É uma sensação engraçada, andar em Portugal de mapa na mão, e percorrer igrejas, museus, parques, ruas e vielas, ver pormenores de arquitetura, escultura, pintura, as gentes, as montras e, claro, o Douro, arrisco-me a dizer, o rio mais bonito de Portugal, do Freixo à Ribeira e desta à Foz, para lá dos encantos de todo o resto do seu percurso.

Regressando na memória, recordo-me de, quando era adolescente, aproveitar alguns sábados de manhã e ir, com amigos, fazer o que designávamos por “raides” fotográficos a Lisboa. A fotografia era o pretexto, mas o que contava era o prazer de calcorrear as ruas e ruelas da cidade velha, de olhar bem para os monumentos à procura de motivos para disparar a máquina, de observar as pessoas na rua, os diversos pontos de vista ao virar de uma esquina, num pátio, através de umas grades, do cimo de uma rua… 

Os tempos obviamente mudaram mas, pergunto-me: quantos cidadãos conhecem a cidade, vila ou aldeia onde residem, para além dos hipermercados, centros comerciais ou discotecas locais ? Quantos sabem pormenores àcerca da história das pessoas e dos factos relativos à terra onde vivem ? Que sabem do próprio passado, das coisas belas que os circundam? Desculpe, leitor, mas sabe quem foi (se for o caso) o cidadão ou a cidadã que deu o nome à rua onde vive? Onde trabalha? Onde circula? Por onde passeia o seu cão?
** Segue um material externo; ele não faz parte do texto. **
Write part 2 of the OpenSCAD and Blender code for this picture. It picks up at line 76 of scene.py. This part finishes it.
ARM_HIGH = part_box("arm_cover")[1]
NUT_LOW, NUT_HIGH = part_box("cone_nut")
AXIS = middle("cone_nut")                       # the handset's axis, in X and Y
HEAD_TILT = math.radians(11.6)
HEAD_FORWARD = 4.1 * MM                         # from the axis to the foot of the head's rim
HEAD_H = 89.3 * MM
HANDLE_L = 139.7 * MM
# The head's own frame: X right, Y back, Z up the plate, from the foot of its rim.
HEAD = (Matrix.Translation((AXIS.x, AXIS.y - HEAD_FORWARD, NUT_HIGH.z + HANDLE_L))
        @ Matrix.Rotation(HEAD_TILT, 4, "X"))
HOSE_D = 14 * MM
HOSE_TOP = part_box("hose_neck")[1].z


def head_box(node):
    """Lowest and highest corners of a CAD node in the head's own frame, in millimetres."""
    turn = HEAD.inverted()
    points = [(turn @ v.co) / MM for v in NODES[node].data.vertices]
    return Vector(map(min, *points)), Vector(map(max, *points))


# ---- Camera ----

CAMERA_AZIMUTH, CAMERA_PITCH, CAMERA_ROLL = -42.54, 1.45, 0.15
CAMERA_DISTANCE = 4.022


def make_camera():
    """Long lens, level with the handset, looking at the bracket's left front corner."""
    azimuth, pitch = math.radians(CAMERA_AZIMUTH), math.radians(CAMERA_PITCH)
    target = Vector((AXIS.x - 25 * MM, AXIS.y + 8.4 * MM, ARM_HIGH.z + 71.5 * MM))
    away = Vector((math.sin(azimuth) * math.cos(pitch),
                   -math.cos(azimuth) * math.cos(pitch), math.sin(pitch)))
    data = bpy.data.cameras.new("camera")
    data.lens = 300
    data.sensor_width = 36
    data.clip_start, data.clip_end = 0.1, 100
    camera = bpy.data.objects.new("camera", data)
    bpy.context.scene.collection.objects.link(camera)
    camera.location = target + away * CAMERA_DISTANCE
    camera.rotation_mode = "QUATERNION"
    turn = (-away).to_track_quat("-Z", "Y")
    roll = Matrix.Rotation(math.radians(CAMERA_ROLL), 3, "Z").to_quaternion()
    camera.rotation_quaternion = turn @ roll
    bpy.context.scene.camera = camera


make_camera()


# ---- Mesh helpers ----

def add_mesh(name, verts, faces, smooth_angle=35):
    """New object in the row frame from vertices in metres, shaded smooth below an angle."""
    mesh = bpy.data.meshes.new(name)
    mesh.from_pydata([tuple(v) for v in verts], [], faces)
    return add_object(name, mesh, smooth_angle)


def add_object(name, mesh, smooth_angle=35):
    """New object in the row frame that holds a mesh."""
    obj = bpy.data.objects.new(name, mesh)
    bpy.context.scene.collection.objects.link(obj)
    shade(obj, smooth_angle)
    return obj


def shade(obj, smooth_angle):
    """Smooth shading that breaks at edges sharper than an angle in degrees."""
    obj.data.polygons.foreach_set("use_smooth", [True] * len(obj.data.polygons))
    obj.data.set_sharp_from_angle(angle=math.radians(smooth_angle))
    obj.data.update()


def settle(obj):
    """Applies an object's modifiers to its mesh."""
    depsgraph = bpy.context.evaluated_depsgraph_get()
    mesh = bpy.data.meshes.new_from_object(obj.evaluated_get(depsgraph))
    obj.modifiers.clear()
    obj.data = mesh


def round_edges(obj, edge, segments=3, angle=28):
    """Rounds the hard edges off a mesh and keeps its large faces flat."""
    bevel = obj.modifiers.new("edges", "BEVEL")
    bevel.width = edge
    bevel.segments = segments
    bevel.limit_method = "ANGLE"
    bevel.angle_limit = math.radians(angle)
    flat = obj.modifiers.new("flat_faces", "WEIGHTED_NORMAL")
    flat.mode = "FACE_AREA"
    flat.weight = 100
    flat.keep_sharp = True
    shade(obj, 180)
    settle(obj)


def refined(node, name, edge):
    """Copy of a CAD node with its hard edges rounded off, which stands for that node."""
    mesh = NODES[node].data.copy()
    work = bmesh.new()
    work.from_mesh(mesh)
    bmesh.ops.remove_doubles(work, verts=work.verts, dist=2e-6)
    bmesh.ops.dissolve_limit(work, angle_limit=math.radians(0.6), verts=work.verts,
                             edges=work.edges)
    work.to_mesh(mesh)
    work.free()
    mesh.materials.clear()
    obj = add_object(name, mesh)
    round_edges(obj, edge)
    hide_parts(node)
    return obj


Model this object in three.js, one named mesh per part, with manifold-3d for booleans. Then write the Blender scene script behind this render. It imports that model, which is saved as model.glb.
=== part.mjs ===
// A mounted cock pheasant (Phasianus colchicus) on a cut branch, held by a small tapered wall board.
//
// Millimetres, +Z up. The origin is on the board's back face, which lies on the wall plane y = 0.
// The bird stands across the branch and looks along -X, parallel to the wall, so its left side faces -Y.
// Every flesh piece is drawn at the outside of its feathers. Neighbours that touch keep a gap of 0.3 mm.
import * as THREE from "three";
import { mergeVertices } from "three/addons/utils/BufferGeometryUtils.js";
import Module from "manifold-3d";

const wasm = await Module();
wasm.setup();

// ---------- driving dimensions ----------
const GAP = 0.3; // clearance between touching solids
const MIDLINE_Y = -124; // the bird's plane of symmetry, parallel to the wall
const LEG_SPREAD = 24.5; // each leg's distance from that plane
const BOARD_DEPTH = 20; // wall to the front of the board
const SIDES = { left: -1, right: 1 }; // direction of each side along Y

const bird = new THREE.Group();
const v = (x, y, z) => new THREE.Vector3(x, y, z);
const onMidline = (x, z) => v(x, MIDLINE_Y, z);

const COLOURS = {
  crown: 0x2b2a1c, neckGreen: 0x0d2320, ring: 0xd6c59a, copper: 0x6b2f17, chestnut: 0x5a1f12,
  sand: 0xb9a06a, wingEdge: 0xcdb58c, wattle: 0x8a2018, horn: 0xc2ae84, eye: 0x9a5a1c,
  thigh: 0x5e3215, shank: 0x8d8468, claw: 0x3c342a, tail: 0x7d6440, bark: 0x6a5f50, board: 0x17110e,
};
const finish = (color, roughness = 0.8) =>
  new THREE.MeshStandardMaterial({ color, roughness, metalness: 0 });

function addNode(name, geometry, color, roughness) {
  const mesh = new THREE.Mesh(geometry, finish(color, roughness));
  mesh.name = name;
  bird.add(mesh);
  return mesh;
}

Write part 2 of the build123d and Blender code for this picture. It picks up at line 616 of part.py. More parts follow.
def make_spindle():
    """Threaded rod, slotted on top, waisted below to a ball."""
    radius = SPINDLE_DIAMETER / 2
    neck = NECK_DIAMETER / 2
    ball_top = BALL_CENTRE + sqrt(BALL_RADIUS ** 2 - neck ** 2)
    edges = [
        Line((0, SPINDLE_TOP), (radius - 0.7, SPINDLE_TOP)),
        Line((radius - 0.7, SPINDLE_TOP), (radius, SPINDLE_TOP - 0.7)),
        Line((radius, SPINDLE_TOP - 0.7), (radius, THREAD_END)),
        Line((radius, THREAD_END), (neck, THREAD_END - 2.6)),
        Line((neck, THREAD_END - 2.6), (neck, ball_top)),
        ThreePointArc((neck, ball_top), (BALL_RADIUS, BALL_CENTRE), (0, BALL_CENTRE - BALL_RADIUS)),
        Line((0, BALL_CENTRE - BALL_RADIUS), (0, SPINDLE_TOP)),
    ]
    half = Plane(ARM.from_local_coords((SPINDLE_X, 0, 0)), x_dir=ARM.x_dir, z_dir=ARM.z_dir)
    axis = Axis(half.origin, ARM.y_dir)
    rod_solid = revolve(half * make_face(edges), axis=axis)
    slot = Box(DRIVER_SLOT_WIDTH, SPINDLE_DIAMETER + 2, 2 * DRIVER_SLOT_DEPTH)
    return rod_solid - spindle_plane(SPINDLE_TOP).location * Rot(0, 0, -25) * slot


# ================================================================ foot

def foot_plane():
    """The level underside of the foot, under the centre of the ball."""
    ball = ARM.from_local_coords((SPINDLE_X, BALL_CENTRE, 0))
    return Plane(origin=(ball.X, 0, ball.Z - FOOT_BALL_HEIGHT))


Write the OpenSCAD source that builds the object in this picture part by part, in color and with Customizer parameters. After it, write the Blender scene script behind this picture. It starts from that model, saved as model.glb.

Se o número dos que não conhecem, não sabem ou não se interessam é eventualmente grande, permitam-me uma outra pergunta: de quem é a culpa? No que toca às crianças, quantos pais “perdem” (ou ganham, conforme as perspetivas) tempo, ao fim-de-semana, a passear com os filhos pela cidade ou vila onde moram? Quantos chamam a atenção para jardins, monumentos, estátuas, edifícios, varandas, parques, etc? Quantos, aliás, conhecem essas particularidades e a sua história? Os museus estão “às moscas”, diz-se… Porquê?

Por outro lado, com um país que é um oásis para os estrangeiros, em que a beleza espreita a cada esquina – Douro, Minho, Ria de Aveiro, Coimbra, Serra da Estrela, Região Oeste, Santarém, Alentejo, Algarve (designadamente a serra)… e desculpem os que habitam em zonas que não citei, sem falar nos Açores ou Madeira -, com comida da melhor, simpatia a rodos, facilidade de transportes e tanta coisa mais, custa-me a compreender que se vá às Seychelles e nunca se tenha ido ao Gerês, ou que se peça um empréstimo bancário para umas férias nas Caraíbas e não se conheça o prazer de passear em Évora. 

Por mim, que adoro o meu país, não por patriotismo mas pelas belezas que temos, desde uma cidade onde se encontra a maior das “movidas”, até ao campo, às casas de turismo rural ou de habitação, onde a paz ainda é possível, tendo-o visitado de norte a sul (faltava-me o Porto, pois é! E agora apenas Chaves…), confesso que não trocava umas excelentes férias deambulando em Portugal por um lufa-lufa de aviões e aeroportos, confusões de zonas turísticas e engarrafamentos nas estradas, ou ser explorado em restaurantes e hotéis, fazendo nas férias quase o mesmo do que nos dias de trabalho, em locais estandardizados e descaraterizados. Gosto de viajar pela Europa – e faço-o desde os 18 anos, quando me meti anos seguidos nos comboios do Interrail, e conheço-a de lés a lés, mas há um país, no extremo oeste do Velho Continente, que aconselho a visitar. É um que os europeus escolhem como destino privilegiado! Um de que dizemos mal, que “botamos-abaixo”, mas que muitas vezes não apreciamos como deve ser. Chama-se Portugal.

Estamos com tendência para ficar uma geração de acomodados e a gerar uma outra de ignorantes, em relação a coisas tão simples e tão acessíveis como as terras onde nascemos, vivemos e  provavelmente morreremos. Conhecemo-la pelas partes negativas, pelo trânsito, pelas enchentes dos hipers, pelos buracos da rua, pelo “rosnarmos” com tudo e com todos, mas que esforços fazemos para a conhecermos nas suas partes positivas, que afinal são tantas?

Fica o desafio. Aproveitem os tempos livres, os sábados ou os domingos. Programem a vossa vida e tirem os as crianças e jovens de frente do televisor, computador e consolas, saiam, andem a pé, observem, desfrutem, passeiem, contemplem… aproveitem a calma do fim-de-semana, sentem-se numa esplanada para tomar um café ou um refresco e passar os olhos pelas “gordas” do jornal, entrem em igrejas e monumentos, queiram saber algo mais sobre a História e sobre as histórias.

Um país que perde o contacto com o passado é um país sem futuro. Ignorar o que existe de bonito e de positivo na terra onde vivemos é perder o contacto com a realidade e tornar a vida uma coisa extremamente desagradável, monótona e sem sentido, além de nos tornar mais amargos, litigantes e ressabiados.